There was no respite when it was time to vote in the evening. The so-called “rebel alliance” that sent the government to defeat 24 hours earlier held firm, smoothing the passage of a highly unusual piece of legislation proposed by backbench MPs that would force the prime minister to request a new Brexit delay.
Humbled and defeated, Johnson pressed the button marked “General Election,” asking the Commons to approve an early public poll. But distrustful opposition MPs refused to play along, with Labour Party leader Jeremy Corbyn telling his troops to vote down Johnson’s plan. With a Commons majority of -43, but with no way to take the matter back to the people, Johnson was stuck.

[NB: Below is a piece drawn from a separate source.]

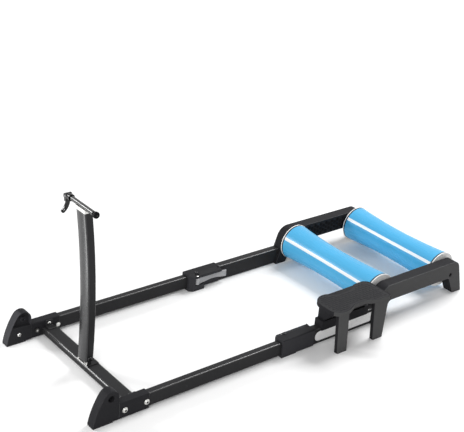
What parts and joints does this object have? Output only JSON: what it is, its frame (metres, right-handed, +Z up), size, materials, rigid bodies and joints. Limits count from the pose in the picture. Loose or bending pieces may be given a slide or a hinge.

The prime minister known for his way with words called Corbyn a “chicken,” hours after branding him “a big girl’s blouse.”


This was supposed to be the day Johnson’s grand election campaign began. It’s fair to say things didn’t go to plan. Brexit and politics have torn families apart, and in this case the Johnson tribe — six siblings with a complicated but strong bond. The painful split was between Boris, the eldest, and Jo, the youngest. One the face of the Leave campaign, the other a “Remainer,” almost a dirty word in a government populated by hardline “Leavers.” Jo accepted a job in his brother’s Cabinet but this week proved to be too much.
He had already quit May’s government to call for a second referendum. His second resignation had an even bigger impact, skewering his brother when he needed it least. Johnson remarked: “Jo and I haven’t seen eye to eye for a long time.”
Elections can be won by masterful media management, or lost by poor presentation. Johnson’s speech at a police academy in Wakefield, West Yorkshire, did not bode well for the looming campaign. After arriving an hour late, he delivered a politically-charged speech while standing in front of a group of police cadets. With Johnson still speaking, one cadet began to feel faint, eventually needing to sit down. Thrown off, Johnson wound down his speech in halting fashion, though he also delivered a memorable soundbite for the evening news bulletins, saying he would “rather be dead in a ditch” than go back to Brussels and ask for a delay to Brexit.
It is hard for a Tory — especially one promising the police more money — to get on their bad books. But Johnson did. West Yorkshire’s most senior police officer was not impressed and had this to say: “I was disappointed to see my police officers as a backdrop to the part of the speech that was not related to recruitment.”

By the end of a dramatic week Johnson was still talking tough, saying his opponents were making an “extraordinary political mistake.”
Theresa May had many bad weeks in Downing Street. This time, though, she could escape the maelstrom alongside her husband, perhaps with a glass of her favorite Welsh whisky to take the edge off. A loyal Tory, she voted with the government this week, but her smiles rather gave the game away. One has to wonder if the last prime minister beaten by Brexit isn’t enjoying seeing her onetime rival squirm.